Short problem :: Print verbatim the opening line of the material and every subsequent line through the one containing "lies on the".
*** Source data
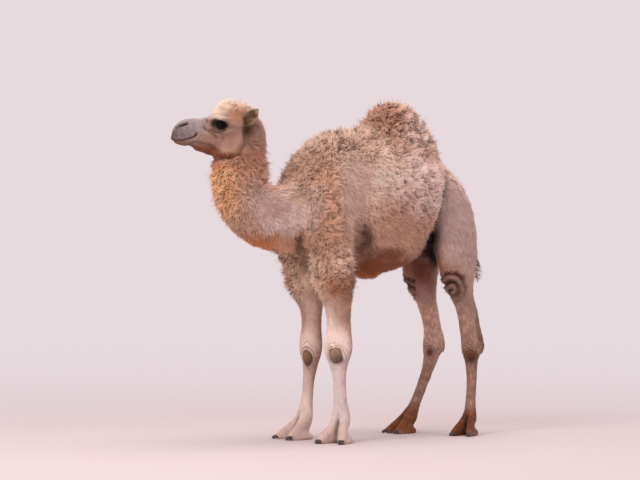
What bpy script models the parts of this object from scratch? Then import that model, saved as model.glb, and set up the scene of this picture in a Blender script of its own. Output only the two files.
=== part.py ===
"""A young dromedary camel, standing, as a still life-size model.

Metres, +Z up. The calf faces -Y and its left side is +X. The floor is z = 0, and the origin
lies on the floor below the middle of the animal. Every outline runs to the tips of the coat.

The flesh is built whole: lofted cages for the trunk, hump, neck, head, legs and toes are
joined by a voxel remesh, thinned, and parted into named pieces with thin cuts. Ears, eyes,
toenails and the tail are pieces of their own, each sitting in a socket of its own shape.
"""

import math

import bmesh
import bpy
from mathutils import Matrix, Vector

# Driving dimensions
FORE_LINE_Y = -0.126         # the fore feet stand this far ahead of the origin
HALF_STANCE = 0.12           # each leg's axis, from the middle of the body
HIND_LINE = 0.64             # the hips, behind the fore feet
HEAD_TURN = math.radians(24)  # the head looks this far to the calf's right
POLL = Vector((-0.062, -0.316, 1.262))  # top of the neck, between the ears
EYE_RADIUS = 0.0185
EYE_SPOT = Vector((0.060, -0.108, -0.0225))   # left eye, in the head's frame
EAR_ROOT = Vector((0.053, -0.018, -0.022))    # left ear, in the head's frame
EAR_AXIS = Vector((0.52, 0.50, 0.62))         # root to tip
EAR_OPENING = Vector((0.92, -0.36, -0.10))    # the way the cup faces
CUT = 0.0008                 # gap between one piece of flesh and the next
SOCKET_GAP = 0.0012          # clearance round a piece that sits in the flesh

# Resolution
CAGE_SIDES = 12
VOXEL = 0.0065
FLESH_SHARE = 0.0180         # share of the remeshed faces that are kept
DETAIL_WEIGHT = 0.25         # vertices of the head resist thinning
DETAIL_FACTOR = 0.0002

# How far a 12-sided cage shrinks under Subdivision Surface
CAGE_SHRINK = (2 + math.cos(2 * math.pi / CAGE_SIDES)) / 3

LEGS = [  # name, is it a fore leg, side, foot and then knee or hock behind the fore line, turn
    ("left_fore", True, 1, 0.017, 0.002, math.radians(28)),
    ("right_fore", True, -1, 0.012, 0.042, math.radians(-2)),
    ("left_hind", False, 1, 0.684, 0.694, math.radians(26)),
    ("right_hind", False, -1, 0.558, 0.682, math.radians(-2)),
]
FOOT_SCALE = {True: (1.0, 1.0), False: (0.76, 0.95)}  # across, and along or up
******
Solved exercise ::
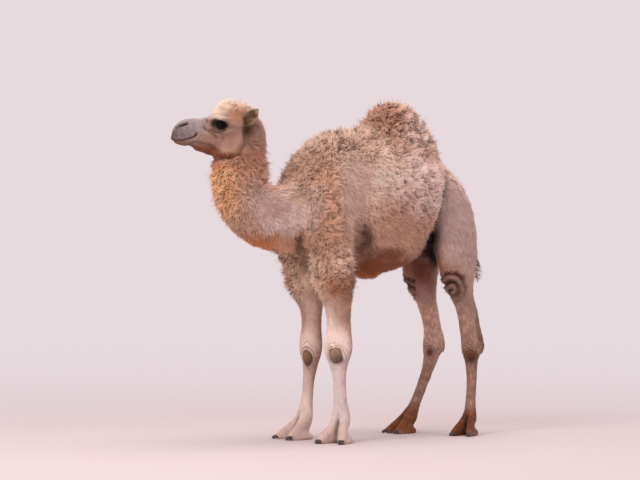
What bpy script models the parts of this object from scratch? Then import that model, saved as model.glb, and set up the scene of this picture in a Blender script of its own. Output only the two files.
=== part.py ===
"""A young dromedary camel, standing, as a still life-size model.

Metres, +Z up. The calf faces -Y and its left side is +X. The floor is z = 0, and the origin
lies on the floor below the middle of the animal. Every outline runs to the tips of the coat.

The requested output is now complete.